[What is asked]: Go through the material below and copy all lines with "shell".

[Information shown]:
----

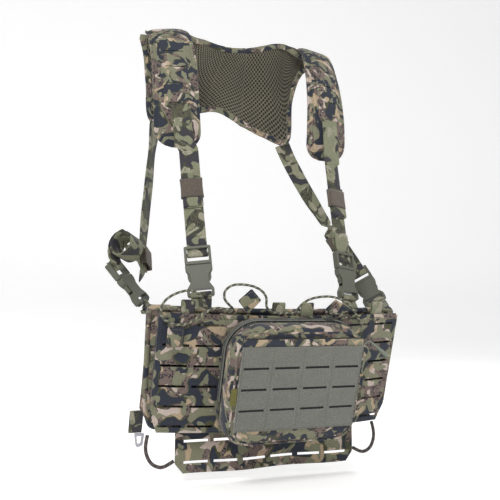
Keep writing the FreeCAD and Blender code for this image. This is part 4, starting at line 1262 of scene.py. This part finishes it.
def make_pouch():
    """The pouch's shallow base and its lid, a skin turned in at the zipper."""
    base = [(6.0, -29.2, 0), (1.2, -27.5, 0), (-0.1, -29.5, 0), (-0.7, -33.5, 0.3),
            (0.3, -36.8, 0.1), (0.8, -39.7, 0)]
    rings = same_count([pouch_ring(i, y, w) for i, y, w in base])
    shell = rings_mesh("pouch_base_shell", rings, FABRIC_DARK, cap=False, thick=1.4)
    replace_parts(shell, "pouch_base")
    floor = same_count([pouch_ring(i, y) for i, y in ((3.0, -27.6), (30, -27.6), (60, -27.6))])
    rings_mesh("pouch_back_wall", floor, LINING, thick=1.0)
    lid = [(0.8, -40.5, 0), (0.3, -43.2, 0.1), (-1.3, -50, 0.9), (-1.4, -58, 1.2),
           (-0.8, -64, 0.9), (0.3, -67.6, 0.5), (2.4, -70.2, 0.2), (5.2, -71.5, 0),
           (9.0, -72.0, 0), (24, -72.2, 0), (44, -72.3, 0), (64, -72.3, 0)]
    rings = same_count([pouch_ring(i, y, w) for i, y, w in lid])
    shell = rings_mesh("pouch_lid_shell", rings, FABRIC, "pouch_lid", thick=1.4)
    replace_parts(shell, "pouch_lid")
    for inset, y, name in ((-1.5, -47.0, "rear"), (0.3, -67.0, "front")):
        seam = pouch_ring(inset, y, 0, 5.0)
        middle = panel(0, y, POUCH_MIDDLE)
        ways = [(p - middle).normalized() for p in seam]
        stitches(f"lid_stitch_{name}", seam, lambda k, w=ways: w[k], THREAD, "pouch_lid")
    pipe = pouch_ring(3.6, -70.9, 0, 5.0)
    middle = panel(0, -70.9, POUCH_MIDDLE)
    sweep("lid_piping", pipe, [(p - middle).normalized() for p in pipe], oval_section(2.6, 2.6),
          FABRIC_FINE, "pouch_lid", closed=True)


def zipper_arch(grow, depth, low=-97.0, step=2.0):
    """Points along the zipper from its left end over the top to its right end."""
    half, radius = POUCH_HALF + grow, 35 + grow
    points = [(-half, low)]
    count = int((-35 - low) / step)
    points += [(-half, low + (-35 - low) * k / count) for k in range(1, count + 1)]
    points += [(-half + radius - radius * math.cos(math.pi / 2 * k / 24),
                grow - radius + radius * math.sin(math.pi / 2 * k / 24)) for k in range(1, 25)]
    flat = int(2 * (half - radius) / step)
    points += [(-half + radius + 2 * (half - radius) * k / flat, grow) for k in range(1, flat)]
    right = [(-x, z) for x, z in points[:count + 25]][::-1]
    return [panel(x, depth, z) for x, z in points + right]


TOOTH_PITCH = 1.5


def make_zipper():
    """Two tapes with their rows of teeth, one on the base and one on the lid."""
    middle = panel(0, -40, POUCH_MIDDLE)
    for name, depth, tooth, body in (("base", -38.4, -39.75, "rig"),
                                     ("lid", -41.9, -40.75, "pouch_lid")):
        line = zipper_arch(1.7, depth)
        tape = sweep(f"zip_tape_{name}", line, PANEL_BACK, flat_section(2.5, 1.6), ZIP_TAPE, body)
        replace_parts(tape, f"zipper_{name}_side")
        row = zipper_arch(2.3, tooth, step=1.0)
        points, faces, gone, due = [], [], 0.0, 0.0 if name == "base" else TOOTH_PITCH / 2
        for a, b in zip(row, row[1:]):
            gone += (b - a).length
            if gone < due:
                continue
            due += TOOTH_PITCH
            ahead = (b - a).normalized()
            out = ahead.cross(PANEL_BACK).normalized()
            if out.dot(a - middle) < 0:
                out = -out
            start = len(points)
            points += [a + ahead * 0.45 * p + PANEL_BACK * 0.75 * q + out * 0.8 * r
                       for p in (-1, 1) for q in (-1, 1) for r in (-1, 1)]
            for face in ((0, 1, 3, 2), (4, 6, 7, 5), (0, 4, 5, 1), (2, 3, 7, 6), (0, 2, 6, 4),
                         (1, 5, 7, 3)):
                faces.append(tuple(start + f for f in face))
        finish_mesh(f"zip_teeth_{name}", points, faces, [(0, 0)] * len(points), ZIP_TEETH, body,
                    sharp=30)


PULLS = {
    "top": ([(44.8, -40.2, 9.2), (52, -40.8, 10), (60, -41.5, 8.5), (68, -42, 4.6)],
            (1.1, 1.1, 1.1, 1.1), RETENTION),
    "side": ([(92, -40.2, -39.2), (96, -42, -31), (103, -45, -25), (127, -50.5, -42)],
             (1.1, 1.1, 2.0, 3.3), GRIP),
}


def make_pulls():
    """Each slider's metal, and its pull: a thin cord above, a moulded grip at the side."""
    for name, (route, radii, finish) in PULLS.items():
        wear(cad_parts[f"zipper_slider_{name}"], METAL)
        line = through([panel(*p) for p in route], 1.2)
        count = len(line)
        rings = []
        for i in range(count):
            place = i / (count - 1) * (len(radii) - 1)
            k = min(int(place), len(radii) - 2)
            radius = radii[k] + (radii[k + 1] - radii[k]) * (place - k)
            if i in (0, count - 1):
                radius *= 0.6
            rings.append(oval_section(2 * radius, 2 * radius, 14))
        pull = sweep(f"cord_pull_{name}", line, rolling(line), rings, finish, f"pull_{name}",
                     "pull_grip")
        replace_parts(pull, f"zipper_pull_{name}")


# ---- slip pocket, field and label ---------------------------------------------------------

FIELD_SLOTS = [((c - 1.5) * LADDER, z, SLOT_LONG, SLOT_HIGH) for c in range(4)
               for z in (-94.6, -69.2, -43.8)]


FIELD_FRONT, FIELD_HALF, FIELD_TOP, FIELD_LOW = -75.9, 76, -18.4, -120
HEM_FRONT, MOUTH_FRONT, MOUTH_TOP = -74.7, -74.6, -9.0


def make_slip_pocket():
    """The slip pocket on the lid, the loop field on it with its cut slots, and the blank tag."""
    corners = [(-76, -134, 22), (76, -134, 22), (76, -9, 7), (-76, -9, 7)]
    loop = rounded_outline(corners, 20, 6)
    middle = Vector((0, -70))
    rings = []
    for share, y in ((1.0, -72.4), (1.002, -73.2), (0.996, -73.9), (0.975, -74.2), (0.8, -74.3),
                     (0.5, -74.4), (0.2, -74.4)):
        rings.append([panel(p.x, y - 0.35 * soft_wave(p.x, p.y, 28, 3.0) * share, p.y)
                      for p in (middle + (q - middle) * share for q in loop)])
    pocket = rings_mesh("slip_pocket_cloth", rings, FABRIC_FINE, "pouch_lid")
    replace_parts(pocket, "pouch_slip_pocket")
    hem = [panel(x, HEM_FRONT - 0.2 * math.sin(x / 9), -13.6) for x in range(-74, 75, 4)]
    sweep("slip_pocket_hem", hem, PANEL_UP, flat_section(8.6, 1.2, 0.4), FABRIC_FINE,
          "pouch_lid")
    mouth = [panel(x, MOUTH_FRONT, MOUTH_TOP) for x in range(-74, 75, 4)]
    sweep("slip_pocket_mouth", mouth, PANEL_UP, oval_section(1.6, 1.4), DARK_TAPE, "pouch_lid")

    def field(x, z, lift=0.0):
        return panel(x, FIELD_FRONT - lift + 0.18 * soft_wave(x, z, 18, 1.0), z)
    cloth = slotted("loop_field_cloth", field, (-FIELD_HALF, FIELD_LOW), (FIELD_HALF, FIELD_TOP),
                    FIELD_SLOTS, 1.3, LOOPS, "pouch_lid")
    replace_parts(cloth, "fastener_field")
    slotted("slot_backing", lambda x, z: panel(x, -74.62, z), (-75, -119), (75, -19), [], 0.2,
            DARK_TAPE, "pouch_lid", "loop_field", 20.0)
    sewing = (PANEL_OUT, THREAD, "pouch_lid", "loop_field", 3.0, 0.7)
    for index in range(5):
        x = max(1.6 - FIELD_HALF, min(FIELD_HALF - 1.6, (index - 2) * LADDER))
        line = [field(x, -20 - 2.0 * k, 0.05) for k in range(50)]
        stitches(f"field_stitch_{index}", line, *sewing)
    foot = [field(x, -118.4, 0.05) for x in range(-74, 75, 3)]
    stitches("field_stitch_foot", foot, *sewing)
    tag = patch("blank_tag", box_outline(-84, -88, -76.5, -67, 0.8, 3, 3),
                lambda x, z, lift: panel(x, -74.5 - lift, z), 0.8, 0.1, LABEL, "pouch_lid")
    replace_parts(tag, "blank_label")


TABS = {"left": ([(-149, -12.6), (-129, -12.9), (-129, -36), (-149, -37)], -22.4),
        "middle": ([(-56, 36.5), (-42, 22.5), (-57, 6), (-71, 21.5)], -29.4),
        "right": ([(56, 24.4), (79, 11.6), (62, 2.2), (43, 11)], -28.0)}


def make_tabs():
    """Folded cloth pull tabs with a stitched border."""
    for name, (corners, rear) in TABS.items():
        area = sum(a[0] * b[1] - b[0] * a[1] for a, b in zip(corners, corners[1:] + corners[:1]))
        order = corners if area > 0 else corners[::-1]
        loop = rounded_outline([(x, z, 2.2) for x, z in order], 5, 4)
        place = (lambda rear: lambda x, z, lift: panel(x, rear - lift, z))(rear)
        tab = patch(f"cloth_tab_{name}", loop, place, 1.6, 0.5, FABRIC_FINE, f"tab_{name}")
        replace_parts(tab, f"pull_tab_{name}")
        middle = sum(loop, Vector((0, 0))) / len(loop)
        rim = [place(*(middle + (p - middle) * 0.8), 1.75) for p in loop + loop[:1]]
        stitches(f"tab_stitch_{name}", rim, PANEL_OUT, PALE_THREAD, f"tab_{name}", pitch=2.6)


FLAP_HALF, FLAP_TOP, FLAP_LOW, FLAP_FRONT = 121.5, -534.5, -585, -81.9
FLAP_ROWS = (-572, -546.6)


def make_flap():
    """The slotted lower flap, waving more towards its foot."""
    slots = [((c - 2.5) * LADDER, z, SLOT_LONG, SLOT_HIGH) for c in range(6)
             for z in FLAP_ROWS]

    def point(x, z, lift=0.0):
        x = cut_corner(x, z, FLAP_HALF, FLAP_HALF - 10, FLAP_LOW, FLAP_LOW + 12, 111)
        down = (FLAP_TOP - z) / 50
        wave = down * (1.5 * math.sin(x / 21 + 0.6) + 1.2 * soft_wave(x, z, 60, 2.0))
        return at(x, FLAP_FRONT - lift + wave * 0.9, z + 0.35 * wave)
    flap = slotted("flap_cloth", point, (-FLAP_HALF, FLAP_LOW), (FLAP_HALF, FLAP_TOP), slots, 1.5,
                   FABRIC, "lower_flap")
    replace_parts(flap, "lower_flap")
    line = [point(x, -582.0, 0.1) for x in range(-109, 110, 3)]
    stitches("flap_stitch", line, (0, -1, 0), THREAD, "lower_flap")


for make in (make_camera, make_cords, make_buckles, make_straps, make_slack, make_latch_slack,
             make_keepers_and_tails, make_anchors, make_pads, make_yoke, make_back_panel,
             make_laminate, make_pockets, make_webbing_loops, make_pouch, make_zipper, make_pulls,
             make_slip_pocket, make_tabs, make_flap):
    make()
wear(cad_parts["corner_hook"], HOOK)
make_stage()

----

[Task result]:
    shell = rings_mesh("pouch_base_shell", rings, FABRIC_DARK, cap=False, thick=1.4)
    replace_parts(shell, "pouch_base")
    shell = rings_mesh("pouch_lid_shell", rings, FABRIC, "pouch_lid", thick=1.4)
    replace_parts(shell, "pouch_lid")